I think if someone did a kickstarter for a very simple physical buttoned digital camera it would do very well.


Or there was even a demo unit in the first place...


Open it up, take the PCB out, figure out how the dial sensor works (the dial is probably just repeatedly nudging a contact out of the way), and thennn... program an Arduino to be a giant input buffer (that slowly replays), and wire the Arduino between the dial and the rest of the machine. :D

Caveat: said Arduino may need to sit between the rest of the buttons as well, in case inputs must be given in sequence.

Possible benefit: switch the Arduino for something from the ESP family, and you could feed instructions to the machine over Wi-Fi or Bluetooth. (Which could take the form of a dedicated wireless button panel above the machine with macros for frequently-used options.)

(Hmm. I can tell there's some over-optimization in here, but I'm not sure _where_.)


I’d be pretty surprised, because I feel like the UI in OS X has always had more latency than Windows. Especially noticeable with the mouse with acceleration, but also throughout the rest of the UI. This was my biggest gripe in switching to OS X.


Yeah. Mouse was always way better in Windows and Linux. Finder browsing files has also always been laggy. Now with the latest macos versions it's ridiculous, if you take a screenshot, it takes about a minute for the file to appear.


Screen shots appear instantly in macOS, I'm not sure what machine you're on.

Finder browsing files is much faster in macOS, Windows scans the entire directory with defender every time you click on it before it allows you to sort it or interact with it. That can take several minutes on some of my directories.

The mouse tracking model in Windows is somewhat different, and a bit more responsive, but there are multiple third party extensions to macOS the make its model exactly the same as the Windows model.


What the heck are you taking about lol


They also ran surprisingly long, particularly the die-shrunk iPad 2: https://i.imgur.com/ELyFwFu.png


Indeed, I remember being particularly impressed by iPad battery life in the early days. I would recharge maybe once a week of light usage. Now I’ve got to plug in nearly every single night.


I remember that too.

But I also remember not having background processes. It's a trade of.
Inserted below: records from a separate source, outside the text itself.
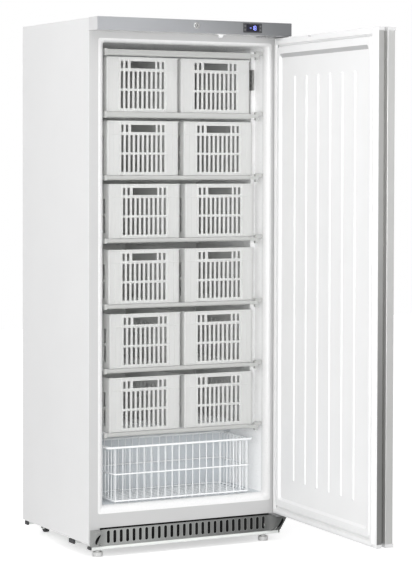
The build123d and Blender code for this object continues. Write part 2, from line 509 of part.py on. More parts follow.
for x in xs:
    rods += [cz(x, YF_IN + R_W, WB_Z0 + 2 * R_W, WB_Z1 - 2, R_W), cz(x, YB_IN - R_W, WB_Z0 + 2 * R_W, WB_Z1 - 2, R_W)]
    rods.append(cy(x, WB_Z0 + R_W, YF_IN, YB_IN, R_W))
for y in ys:
    for s, x, x_rim in ((-1, XL_IN + R_W, WB_X0 + 2 * R_TOP), (1, XR_IN - R_W, WB_X1 - 2 * R_TOP)):
        rods.append(cz(x, y, WB_Z0 + 4 * R_W, Z_RIM - R_W, R_W))
        rods.append(cx(y, Z_RIM, x_rim, x + s * -R_W, R_W) if s < 0 else cx(y, Z_RIM, x - R_W, x_rim, R_W))
    rods.append(cx(y, WB_Z0 + 3 * R_W, XL_IN, XR_IN, R_W))
save("wire_basket", *rods)

# ---------------------------------------------------------------- cooling machine
cxm, cym = -70.0, 200.0
shell = Solid.make_cylinder(88, 110, Plane(origin=(cxm, cym, 72)))
dome = Pos(cxm, cym, 182) * (Sphere(88) & bx(-90, 90, -90, 90, 0, 90))
dome = scale(Sphere(88), by=(1, 1, 0.55)) & bx(-90, 90, -90, 90, 0, 90)
shell = shell + Pos(cxm, cym, 182) * dome
bottom_dome = scale(Sphere(88), by=(1, 1, 0.16)) & bx(-90, 90, -90, 90, -90, 0)
shell = shell + Pos(cxm, cym, 72) * bottom_dome
feet_plate = bx(cxm - 118, cxm + 118, cym - 78, cym + 78, 62, 65)
shell = shell + feet_plate + bx(cxm - 60, cxm + 60, cym - 60, cym + 60, 60, 72)
mounts = []
for sx in (-1, 1):
    for sy in (-1, 1):
        x, y = cxm + sx * 104, cym + sy * 64
        shell = shell - cz(x, y, 55, 70, 6.0)
        m = cz(x, y, 48, 62, 12) + cz(x, y, 62, 65, 5.8) + cz(x, y, 65, 68, 9)
        mounts.append(m)
save("compressor", shell)
save("compressor_mounts", *mounts)
box = bx(cxm + 88.2, cxm + 128, cym - 30, cym + 30, 95, 165)
box = fillet(edges_along(box, Axis.Z, lambda c: c.X > cxm + 120), 6)
gland = cy(cxm + 108, 110, cym + 30, cym + 44, 7)
save("terminal_box", box + gland)
dryer = cz(150, 240, 150, 260, 11) + cz(150, 240, 260, 268, 6) + cz(150, 240, 142, 150, 6)
save("filter_dryer", dryer)

# condenser on the back: serpentine with upright wires
pts = []
zs = [430.0 + 58.0 * i for i in range(24)]
for i, z in enumerate(zs):
    a = (-335.0, 335.0) if i % 2 == 0 else (335.0, -335.0)
    pts += [(a[0], 348.0, z), (a[1], 348.0, z)]
coil = tube(pts, 28.9, 3.0)
cwires = [cz(-300 + 54.5 * i, 352.1, 422, 1772, 1.1) for i in range(12)]
brackets = []
for x in (-220, 220):
    for z in (520, 1680):
        brackets.append(bx(x - 8, x + 8, Y_BACK, 344.9, z - 16, z + 16))
save("condenser_coil", coil, *cwires, *brackets)

pipes = [
    tube([(cxm - 60, cym + 80, 120), (cxm - 60, cym + 124, 120), (cxm - 60, cym + 124, 300), (-335.0, cym + 124, 300), (-335.0, 348.0, 300), (-335.0, 348.0, 400)], 14, 3.0),
    tube([(cxm + 20, cym + 88.5, 150), (cxm + 20, cym + 115, 150), (cxm + 20, cym + 115, 320), (240, cym + 115, 320), (240, cym + 30, 320), (240, cym + 30, 354.5)], 12, 4.0),
]
save("refrigerant_pipes", *pipes)
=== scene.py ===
import bpy
import bmesh
import json
import math
from mathutils import Matrix, Vector


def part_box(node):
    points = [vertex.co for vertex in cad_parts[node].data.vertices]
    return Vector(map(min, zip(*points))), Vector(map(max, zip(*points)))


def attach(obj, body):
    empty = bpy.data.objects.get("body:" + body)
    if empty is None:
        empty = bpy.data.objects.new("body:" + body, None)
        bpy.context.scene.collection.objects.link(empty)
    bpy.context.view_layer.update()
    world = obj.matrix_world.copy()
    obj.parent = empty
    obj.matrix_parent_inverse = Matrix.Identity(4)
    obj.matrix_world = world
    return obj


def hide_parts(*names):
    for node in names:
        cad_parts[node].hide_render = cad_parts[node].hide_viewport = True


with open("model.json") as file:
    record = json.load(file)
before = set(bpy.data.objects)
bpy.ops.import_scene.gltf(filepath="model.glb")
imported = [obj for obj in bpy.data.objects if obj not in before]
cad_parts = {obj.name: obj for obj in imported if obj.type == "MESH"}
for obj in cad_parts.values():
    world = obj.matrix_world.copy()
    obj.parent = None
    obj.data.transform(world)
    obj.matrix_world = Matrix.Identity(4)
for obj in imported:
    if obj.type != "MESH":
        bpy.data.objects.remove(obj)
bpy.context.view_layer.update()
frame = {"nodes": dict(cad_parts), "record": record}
NODES = frame["nodes"]
scene = bpy.context.scene
MM = 0.001

# the door's pieces are drawn closed and turned about the hinge to where the door stands
PIVOT = Vector((0.370, -0.283, 0.0))
DOOR_TURN = math.radians(86.3)
HINGED = Matrix.Translation(PIVOT) @ Matrix.Rotation(DOOR_TURN, 4, "Z") @ Matrix.Translation(-PIVOT)

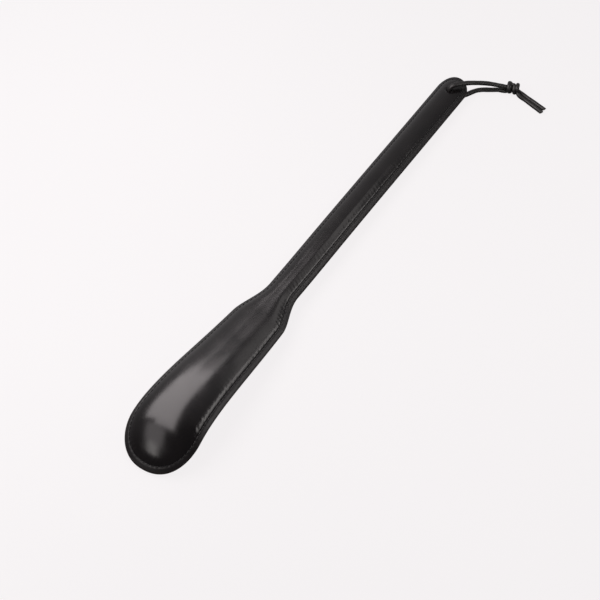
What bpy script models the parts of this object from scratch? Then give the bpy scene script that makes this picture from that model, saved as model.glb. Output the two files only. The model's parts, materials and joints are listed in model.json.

I charge my close to 5 years old Pixel C tablet about once a week. Light usage, mostly some streaming up to an hour per day. Not sure if your light usage means something else though.


It’s been a while since I tested it (pre-Wayland). The main problems I saw back then was that the window managers tended to do lots of file I/O for things like moving windows or opening menus so it was critical to tune the I/O scheduler (and NFS home directories were game over), and since rendering was up to the app it was common to have, say, the chrome respond relatively well but everything inside the window would be chunky on the main thread.

I’d hope this is much better now given things like Wayland and the increased use of parallelism.


Linux used to do that out of the box. But there was a series of "quasi-real time has too much maintenance costs", "quasi-real time isn't even real enough for the real gains", and "our computers are fast now, we don't have to trade so much throughput for latency" decisions that were all very sensible but let us here.



That's not up to kernel. Most of the slug is from the UI itself doing I/O (UI there is a wooly stuff almost nobody understands completely anyways).


> and the DV transfer didn't drop a packet

Considering how FireWire worked in comparison to USB that's not particularly surprising. The host machine was more or less out of the way while the FW interfaces did their thing instead of requiring constant hand-holding.


Kind of: it used DMA, but the buffer size wasn’t infinite. At the time, Windows 9x and Mac OS would lose data if you ran anything demanding. Windows NT and Linux might, depending on drivers and the exact nature of the other process’ activity.


> but the worst-latency latency was much better than Windows 10 or MacOS on the latest hardware

Citation needed. Do you have any numbers on that?

I'm skeptical that BeOS has better latency than modern OSes on modern hardware.